222.01 Les signes en général.

Il y a les idées ou choses signifiées et les signes des idées ou choses signifiantes.

1. Le livre est l’expression de la pensée par les signes. Toute pensée qui s’exprime a besoin de signes extérieurs. À la suite de l’évolution, les deux plus importants parmi les signes sont devenus la parole d’une part, l’image de l’autre. La parole a été notée par l’écriture, sorte d’image, dont les principaux types sont aujourd’hui à base phonétique. L’image à son tour, concrète au début, a donné lieu à l’image abstraite dont sont sortis d’abord les idéogrammes et les alphabets et de nos jours les graphiques, les diagrammes, les schémas, les notations dérivant des alphabets ou formés de signes conventionnels.

Dans le Document, dans le Livre, l’écriture, l’image, la notation viennent prendre place et, au stade de l’évolution qui est le nôtre, elles se combinent et s’amalgament en des dispositions et des proportions variées pour, comme à l’origine, mais plus adéquatement, exprimer la Pensée le plus intégralement possible.

Dans l’écriture alphabétique, dit Condorcet, un petit nombre de signes suffit pour tout écrire, comme un petit nombre de sons suffit pour tout dire. La langue écrite fut la même que la langue parlée. On n’eut besoin que de savoir reconnaître et former ces signes peu nombreux et ce dernier pas assura pour jamais les progrès de l’espèce humaine.

2. En dernière analyse tout système de signes repose sur les propriétés physiques des corps qui se manifestent en vibration et sont perceptibles par les sens. Les vibrations sont visibles, audibles ou tactiles. Les dispositifs permettent la transformation des unes dans les autres. Il y a par suite des documents visibles, audibles et tangibles.

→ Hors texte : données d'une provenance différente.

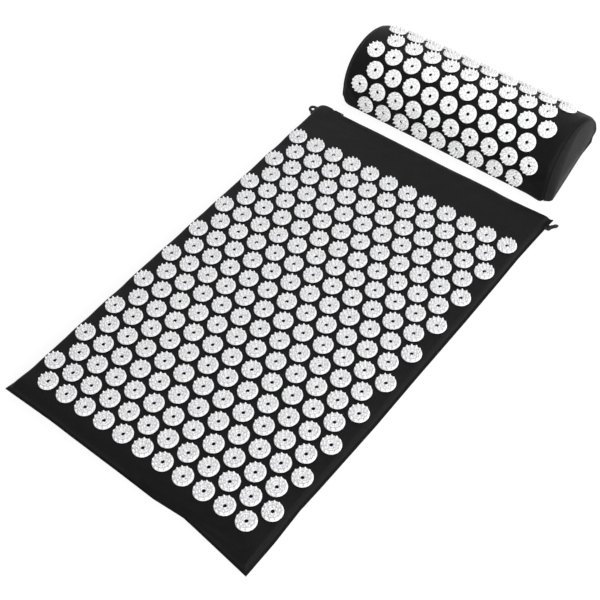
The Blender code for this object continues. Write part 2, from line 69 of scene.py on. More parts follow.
# Sizes that the CAD source gives, in metres
SEAT_GAP = 0.0003
CLOTH = 0.001
DISC_RADIUS = 0.0131
DISC_PLATE = 0.0012
DISC_SPIKE = 0.004
DISC_PITCH = 0.0323
DISC_ROW_PITCH = 0.0275
MAT_HALF_X = 0.200
MAT_HALF_Y = 0.3205
MAT_TOP = 0.0226
MAT_SEAM = 0.0095
MAT_FLANGE = 0.0025
MAT_SIDE_ROLL = 0.0065
MAT_FOOT_ROLL = 0.020
MAT_HEAD_ROLL = 0.016
MAT_HEAD_WALL = 0.3
PILLOW_X = -0.011
PILLOW_Y = 0.4295
PILLOW_AXIS = 0.014
PILLOW_RADIUS = 0.0705
LEG_ANGLE = radians(169.2)
PILLOW_HALF = 0.179
END_RADIUS = 0.010
BASE_CORNER = 0.0025
SEAM_ANGLE = radians(45)
PILLOW_FIRST_ROW = radians(177.8)
PILLOW_DISC_X = -0.0134
ZIP_OPENING = 0.010
PILLOW_ZIP_HEIGHT = 0.0085
SEAM_HALF = SEAT_GAP / 2 + CLOTH
PILLOW_PLACE = np.array((PILLOW_X, PILLOW_Y, 0))

# Far below any length here, so that a division by a length of zero stays in bounds
TINY = SEAT_GAP * SEAT_GAP

# The camera that fits the disc centres of the photograph, with its frame taken as 600 by 600
PHOTO = 600
FOCAL_PX = 1206.7
AZIMUTH = radians(41.717)
ELEVATION = radians(51.651)
ROLL = radians(4.286)
AIM_PX = (280.193, 307.997)
AIM = Vector((0, -0.0215, 0.024))
AIM_DISTANCE = 1.5589
SENSOR = 36


def ease(value, low, high):
    """Goes smoothly from 0 at low to 1 at high."""
    t = np.clip((value - low) / (high - low), 0, 1)
    return t * t * (3 - 2 * t)


def on_circle(radius, angle):
    return radius * cos(angle), radius * sin(angle)


def drawn_in(radius, angle):
    """How far a rounded edge draws in at this angle, along its two directions."""
    return radius * (1 - sin(angle)), radius * (1 - cos(angle))


NOISE_SHIFT = (7.3, -3.1, 1.7)


def perlin(points, scale, seed):
    """Smooth noise from -1 to 1 at each point."""
    shift = Vector([seed * step for step in NOISE_SHIFT])
    flat = points.reshape(-1, 3)
    values = [noise.noise(Vector(p) / scale + shift) for p in flat]
    return np.array(values).reshape(points.shape[:-1])


# Materials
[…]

Tous les sens ont été utilisés pour les signes. On a imprégné le papier de certain parfum, par exemple pour écarter les mites ; on pourrait donc imaginer des livres destinés à donner des impressions odorantes diverses. On a donné au papier un relief, par exemple un gaufrage, un estampage, un perforage ou encore le pointillage de Braille pour les aveugles ; le livre s’adresse ainsi au sens du toucher. Le rouleau phonographique ou le rouleau du piano mécanique sont destinés à l’audition. Et on a le livre par l’écriture et l’image, c’est-à-dire pour la vue. Ainsi par la vue, l’ouïe, le toucher, le livre est devenu un instrument pour éveiller les sens, à tout moment, dans un ordre suivi, et pour susciter ainsi dans l’esprit un enchaînement d’idées et de sentiments.

3. Les écritures sont de deux formes : alphabétique et idéographique.

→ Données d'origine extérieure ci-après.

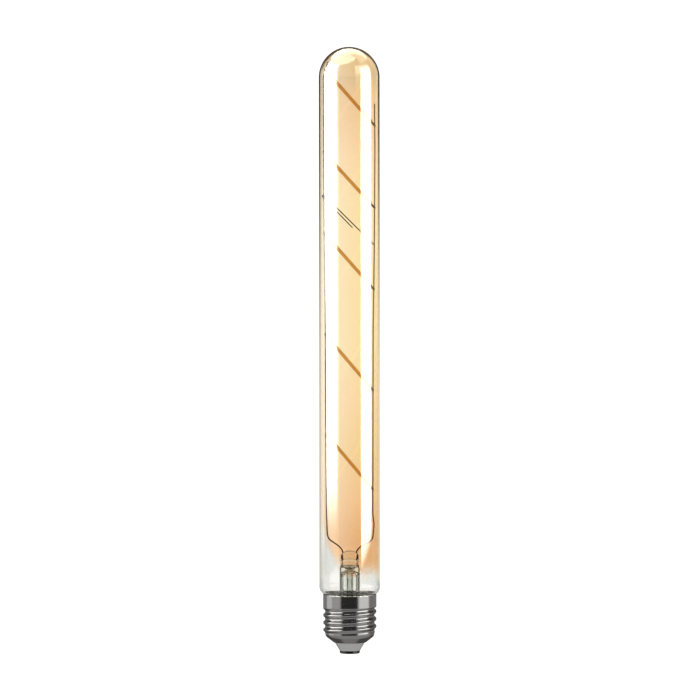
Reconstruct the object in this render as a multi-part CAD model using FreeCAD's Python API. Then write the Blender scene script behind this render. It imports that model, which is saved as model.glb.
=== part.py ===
"""Tubular filament lamp: a coated glass tube on a screw cap, with five LED strips between two rails.

Lengths are millimetres. The lamp stands on +Z, and its origin is the middle of the contact's bottom face.
"""
import FreeCAD, Part
import math
import os

Vector = FreeCAD.Vector
UP = Vector(0, 0, 1)
ORIGIN = Vector(0, 0, 0)

# Overall
overall_length = 299.0
tube_diameter = 30.0

# Blown glass
glass_wall = 0.8
shoulder_radius = 4.5
neck_blend_radius = 1.5
neck_depth_in_cap = 4.8
glass_above_rim = 0.1

# Screw cap shell, rolled from one sheet
cap_height = 29.0
collar_diameter = 26.15
collar_height = 6.0
collar_step = 0.8
rim_edge_radius = 0.1
sheet_thickness = 0.3
thread_crest_diameter = 26.15
thread_root_diameter = 24.2
thread_pitch = 25.4 / 7
thread_arc_radius = 1.0
thread_crest_at_right = 13.3
thread_run_out = 1.4
cap_shoulder_radius = 2.5
cap_shoulder_slope = 38.0
cap_hole_radius = 8.2
cap_hole_height = 5.5

# Cement ring
cement_thickness = 0.775
cement_below_bend = 0.2

# Moulded insulator
boss_base_radius = 5.3
boss_top_radius = 7.6
boss_edge_radius = 0.3
insulator_flange_radius = 10.4
insulator_top = 7.6
insulator_flange_thickness = 0.4
insulator_floor = 1.6
insulator_wall = 1.3
hub_radius = 2.5
insulator_rib_count = 4
insulator_rib_thickness = 0.8

# Centre contact
contact_radius = 5.0
contact_thickness = 1.4
contact_chamfer = 0.3
contact_pin_radius = 1.2
contact_head_radius = 1.8
contact_head_height = 0.4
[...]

1o Un alphabet est une série de signes ou caractères qui probablement ont commencé à être des dessins, mais qu’un long usage a abrégés et simplifiés et qui sont utilisés maintenant comme symboles des sons élémentaires de la voix humaine. Les combinaisons de ces signes, que nous nommons lettres, forment des mots. Ces mots nous nous en servons comme signe des idées et nous les combinons pour former un langage. Comme ces combinaisons sont purement arbitraires et formées par chaque langage par lui-même, elles sont inintelligibles du peuple qui parle un langage différent.

2o Les idéogrammes comme les lettres, ont été des dessins d’abord mais ils sont devenus par long usage de simples marques faites aisément à l’aide de la plume ou du crayon. Ils ne sont plus des dessins mais de pures symboles arbitraires des idées, intelligibles pour les personnes qui les ont apprises et non pour les autres. Les idéogrammes qui n’ont probablement pas commencé à être des dessins, mais qui sont connus du monde entier sont les chiffres 1, 2, 3, 4, 5, 6, 7, 8, 9 et 0.

Les signes mnémoniques existent à côté de l’écriture pictographique. Ex. : Le bâton du messager ; les quippos comme le nœud du mouchoir, les grains du rosaire, les encoches du boulanger.

4. Nous avons besoin d’une théorie générale du signe, chiffre, notation, alphabet, image. Nous avons besoin d’un système graphique universel embrassant tous les signes

  1. Cim : Petit manuel de l’amateur de livre. III.